By choosing efficient data types, processing data in chunks, using generators, avoiding unnecessary copies, and adopting modern tools such as PyArrow and Polars, you can dramatically reduce memory consumption and handle much larger datasets with the same hardware.
The best approach is often a combination of several techniques, allowing you to build faster, more reliable, and more scalable data workflows.
FAQ
Why do large datasets consume so much memory?
Large datasets often contain millions of values, duplicate data, inefficient data types, and intermediate calculations that increase RAM usage.
How can I reduce Pandas memory usage?
Use smaller data types, categorical columns, chunk processing, and load only necessary columns.
Are generators useful for memory optimization?
Yes.

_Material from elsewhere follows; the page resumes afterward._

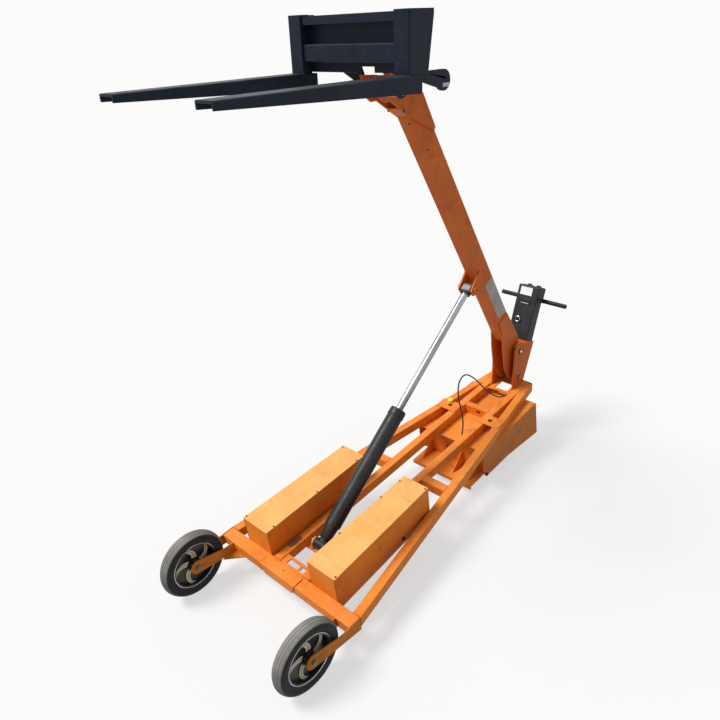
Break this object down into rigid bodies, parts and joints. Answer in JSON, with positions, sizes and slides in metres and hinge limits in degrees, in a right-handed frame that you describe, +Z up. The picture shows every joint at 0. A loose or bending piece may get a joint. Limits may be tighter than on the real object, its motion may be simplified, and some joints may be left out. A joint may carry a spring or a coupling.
{
  "type": "electric stacker",
  "caption": "Walk-behind electric stacker: a single arm lifts level forks over a tapered orange frame with two front wheels and a rear castor.",
  "frame": {"origin": "middle of the footprint, on the ground", "axes": "+Z up; -Y towards the fork tips; +X to the side of the rear lug, nearer to the camera in the picture"},
  "size_m": [0.818, 2.3355, 2.2299],
  "materials": {
    "orange_paint": "satin, worn and dusty",
    "black_paint": "satin, scuffed at the edges",
    "tyre": "matte, dusty",
    "castor_rubber": "matte",
    "rim_black": "satin, with light painted spokes",
    "steel": "zinc, dull",
    "chrome_rod": "polished",
    "black_plastic": "fine grain",
    "black_cable": "satin",
    "yellow_plastic": "gloss"
  },
  "bodies": {
    "chassis": {"front_beam": "orange_paint", "beam_patch": "orange_paint", "outer_rail_left": "orange_paint", "outer_rail_right": "orange_paint", "inner_rail_left": "orange_paint", "inner_rail_right": "orange_paint", "cross_members": "orange_paint", "slotted_plate": "orange_paint", "frame_end_plate": "orange_paint", "tab_plates": "orange_paint", "wheel_plates_left": "orange_paint", "wheel_plates_right": "orange_paint", "front_axle_bolts": "steel", "battery_box_left": "orange_paint", "battery_box_right": "orange_paint", "box_lids": "orange_paint", "batteries": "black_plastic", "housing_panels": "orange_paint", "housing_roof": "orange_paint", "housing_front_wall": "orange_paint", "housing_tray": "orange_paint", "housing_rear_wall": "orange_paint", "tower_sides": "orange_paint", "tower_web": "orange_paint", "tower_base": "orange_paint", "tower_pins": "steel", "control_head": "black_plastic", "steering_bar": "black_paint", "head_controls": "black_plastic", "cylinder_foot_bracket": "orange_paint", "cylinder_foot_pin": "steel", "castor_mount": "steel", "cable": "black_cable", "yellow_cap": "yellow_plastic"},
    "front_wheel_left": {"front_tyre_left": "tyre", "front_rim_left": "rim_black"},
    "front_wheel_right": {"front_tyre_right": "tyre", "front_rim_right": "rim_black"},
    "castor_swivel": {"castor_fork": "steel", "castor_axle": "steel"},
    "castor_wheel": {"castor_tyre": "castor_rubber", "castor_centre": "steel"},
    "lifting_arm": {"arm_channel": "orange_paint", "arm_foot_plates": "orange_paint", "arm_head": "orange_paint", "cylinder_ears": "orange_paint", "eye_pins": "steel"},
    "levelling_link": {"levelling_link": "orange_paint"},
    "fork_carriage": {"carriage_uprights": "black_paint", "carriage_bars": "black_paint", "carriage_back_plate": "black_paint", "fork_left": "black_paint", "fork_right": "black_paint", "carriage_brackets": "black_paint", "carriage_pins": "steel", "rear_lug": "black_paint"},
    "lift_cylinder": {"cylinder_barrel": "black_paint"},
    "lift_rod": {"cylinder_rod": "chrome_rod"}
  },
  "joints": [
    {"name": "front_wheel_left_turn", "type": "hinge", "parent": "chassis", "child": "front_wheel_left", "pos_m": [0.359, -1.01575, 0.152], "axis": [1, 0, 0], "continuous": true},
    {"name": "front_wheel_right_turn", "type": "hinge", "parent": "chassis", "child": "front_wheel_right", "pos_m": [-0.359, -1.01575, 0.152], "axis": [1, 0, 0], "continuous": true},
    {"name": "castor_turn", "type": "hinge", "parent": "chassis", "child": "castor_swivel", "pos_m": [0, 0.62069, 0.1], "axis": [0, 0, 1], "continuous": true},
    {"name": "castor_wheel_turn", "type": "hinge", "parent": "castor_swivel", "child": "castor_wheel", "pos_m": [0, 0.66569, 0.1], "axis": [1, 0, 0], "continuous": true},
    {"name": "arm_lift", "type": "hinge", "parent": "chassis", "child": "lifting_arm", "pos_m": [0, 0.91048, 0.38945], "axis": [1, 0, 0], "range_deg": [0, 64.7]},
    {"name": "link_turn", "type": "hinge", "parent": "chassis", "child": "levelling_link", "pos_m": [0, 0.90506, 0.55579], "axis": [1, 0, 0], "range_deg": [0, 64.7]},
    {"name": "carriage_level", "type": "hinge", "parent": "lifting_arm", "child": "fork_carriage", "pos_m": [0, -0.14632, 1.98387], "axis": [1, 0, 0], "range_deg": [-64.7, 0]},
    {"name": "cylinder_turn", "type": "hinge", "parent": "chassis", "child": "lift_cylinder", "pos_m": [0, -0.58838, 0.16605], "axis": [1, 0, 0], "range_deg": [-30.4, 0]},
    {"name": "rod_slide", "type": "slide", "parent": "lift_cylinder", "child": "lift_rod", "axis": [0, 0.7752, 0.6317], "range_m": [-0.643, 0]}
  ],
  "couplings": [
    {"joint": "link_turn", "follows": "arm_lift", "ratio": 1},
    {"joint": "carriage_level", "follows": "arm_lift", "ratio": -1},
    {"joint": "cylinder_turn", "follows": "arm_lift", "ratio": -0.46932},
    {"joint": "rod_slide", "follows": "arm_lift", "m_per_rad": -0.56893}
  ]
}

Generators process data one item at a time instead of storing everything in memory.
Why is Parquet better than CSV?
Parquet uses columnar storage and compression, making it faster and more memory efficient for analytics workloads.
Which Python tools are best for large datasets?
Popular options include Pandas, PyArrow, Polars, DuckDB, and Dask, depending on the workload and dataset size.